Her TikTok was flooded with supportive comments, with many pointing out the arrangement was crucial for shift workers, those who experience mental health challenges, people with unique lifestyles, and those who simply just prefer time alone.
“Separate rooms are actually super beneficial if your partner snores, sleep talks, sleepwalks,” agreed one TikTok user.
“My boyfriend has ADHD and I’m NT (neurotypical). We have separate bedrooms so he can create as many piles of organized chaos as he wants without driving me crazy,” said another.
“This situation has definitely let my boyfriend and I handle arguments better because we can be in our own energy.
“To be honest, this is great. Sleepovers in each other’s room but still getting your own space” said others.
TikTok users described the individual rooming situation as “healthy”, “genius” and “smart”, with one commenter calling for the “normalization of separate sleeping spaces.”
Others questioned where the custom originated from and why it was still a common expectation of couples.
“Why is it that if you’re dating you have to sleep in the same bed,” she said.
“I’m married and I have my own bedroom and it’s been the best decision ever, I’ve never slept better.”
Prior to the 1950s, separate beds were commonly considered the preferred and healthier sleeping option for couples but were later regarded as a sign of a broken marriage.
Former NRL star Benji Marshall and his podcast host wife Zoe are well-known for having slept in separate beds for over 10 years, with Ms. Marshall telling news.com.au that sleeping apart was “heaven” and prevented a build-up of resentment between the two.
Other iconic celebrity couples including David and Victoria Beckham and Gwyneth Paltrow and husband Brad Falchuk, have been reported to sleep apart, with the Beckhams having separate “his and her sleeping wings” of their home in London.
Relationship psychologist Rachel Voysey said there are many benefits to couples sleeping apart when they “intentionally” choose to do so.
“A good night’s sleep will make you far less irritable, far more empathetic, and in a much better mindset to be in a relationship,” she said.
“There is quite good research to suggest it (sleeping apart) improves communication, when you’re tired your empathy is reduced and you can be less compassionate.”
The expert also revealed sleeping apart can improve a couple’s sex life due to the increased feeling of romance and desire due to space.
“There’s the excitement of coming together, the intimate part of your life can be more exciting, there’s that novelty and fun part,” she said.
The Relationship Room expert said the risk associated with sleeping apart comes from a lack of communication between couples and supplementary “rituals” such as a “good morning cuddle” or something that reconnects the couple after sleep.
Ms.
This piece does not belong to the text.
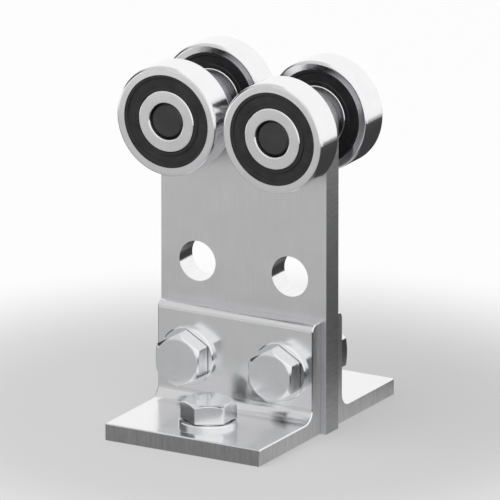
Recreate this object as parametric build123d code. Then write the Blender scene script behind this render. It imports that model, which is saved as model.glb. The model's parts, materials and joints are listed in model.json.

Voysey believes the trending health, “life-hacking” and sleep movement have been a catalyst for the re-evaluation of sleep habits, particularly for people under the age of thirty.
In addition to this, the expert said she had witnessed a shift in expectations of couples and the stigma of sleeping apart.
“Younger couples I see are far less constrained by expectations and norms of relationships, they move away from tradition,” she said while also highlighting the increase in open and polyamorous relationships.
The unconventional sleeping style attracted criticism from viewers who said the arrangement made a partner feel more like a roommate or friend than a person in a romantic relationship.
“Nah it’s weird, stop trying to normalize it,” “never ever”, “red flag” and “tell me your relationship is drifting without telling me,” said commenters on the topic.
One TikTok user, Abigail Jenkins, said she and her partner chose to have separate bathrooms recently which “was life-changing.”
American relationship coach and TikTok influencer Matt Cama shared in a similar video, he and his partner believe “space creates even deeper levels of love and connection in a relationship.”
The couple said they felt it was important for couples to miss and want each other’s company, with more desire and attraction in the relationship.